University College Hospital
Dental School
Mortimer Market, off Capper Street, WC1 6JD
Medical dates:

Medical character:
1861 - 1991

The National Dental Hospital was opened by the College of Dentists (formed in 1857) in 1861, located at 187-191 Great Portland Street.  Two years later the Metropolitan School of Dental Science moved in next door to it.  They both closed for reorganisation and reopened as the National Dental Hospital and College in 1877.

In 1894 the Hospital and College moved to 59 Devonshire Street, W1.

In 1914 they amalgamated with University  College Hospital and became its dental department.  The Dental School had an annual intake of 25 students.  It was the first dental school to admit female students.

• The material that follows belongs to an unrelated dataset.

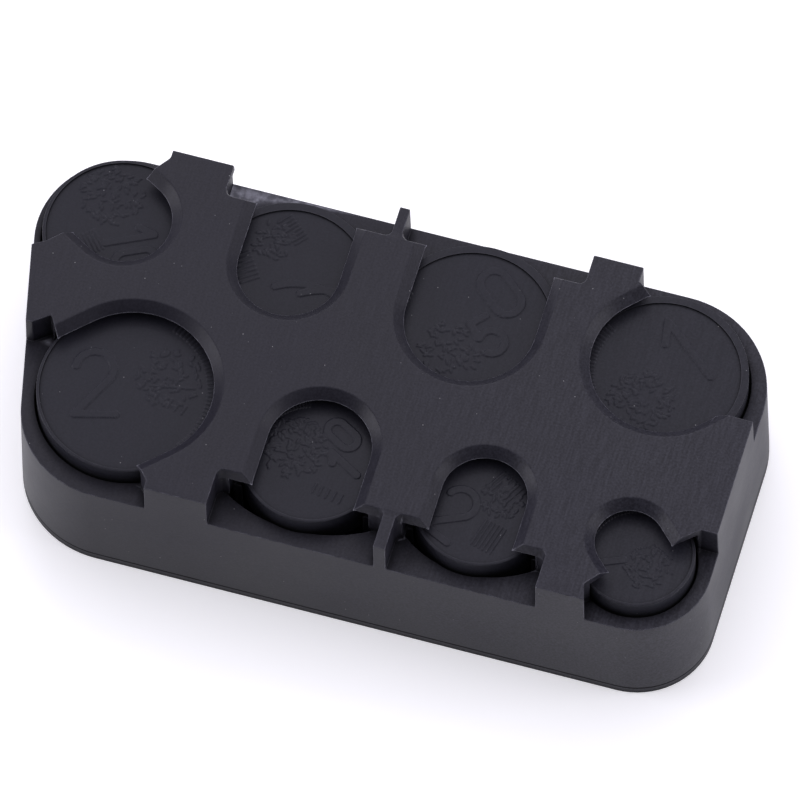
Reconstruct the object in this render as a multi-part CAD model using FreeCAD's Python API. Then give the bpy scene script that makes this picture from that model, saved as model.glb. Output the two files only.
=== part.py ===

With the inauguration of the NHS, there was a tremendous increase in the demand for dental treatment.  The Ministry of Health agreed to the provision of a new building and eventually, in 1963, a modern dental hospital and school opened in purpose-built premises in Mortimer Market, Capper Street, off Tottenham Court Road.  It became  the University College Hospital Dental School.

It closed in 1991.

Present status (December 2007)

The building was used for a time as an AIDS clinic, but has recently been refurbished.  It is now the Oral and Maxillofacial Unit of University College Hospital.
UCH dental building
The UCH Dental School building now recycled as the Oral and Maxillofacial Unit.

UCH Dental main entrance
The main entrance.
I attended here for protracted and complex dental treatment when I was a  student during the 1960s.  The work was carried out by dental students under training.  It took a long time, but treatment was free and I walked away with some lovely gold inlays (also free).
References (Accessed 18th October 2014)

Donaldson JA 1992 The National Dental Hospital, 1859-1914. British Dental Journal Publications.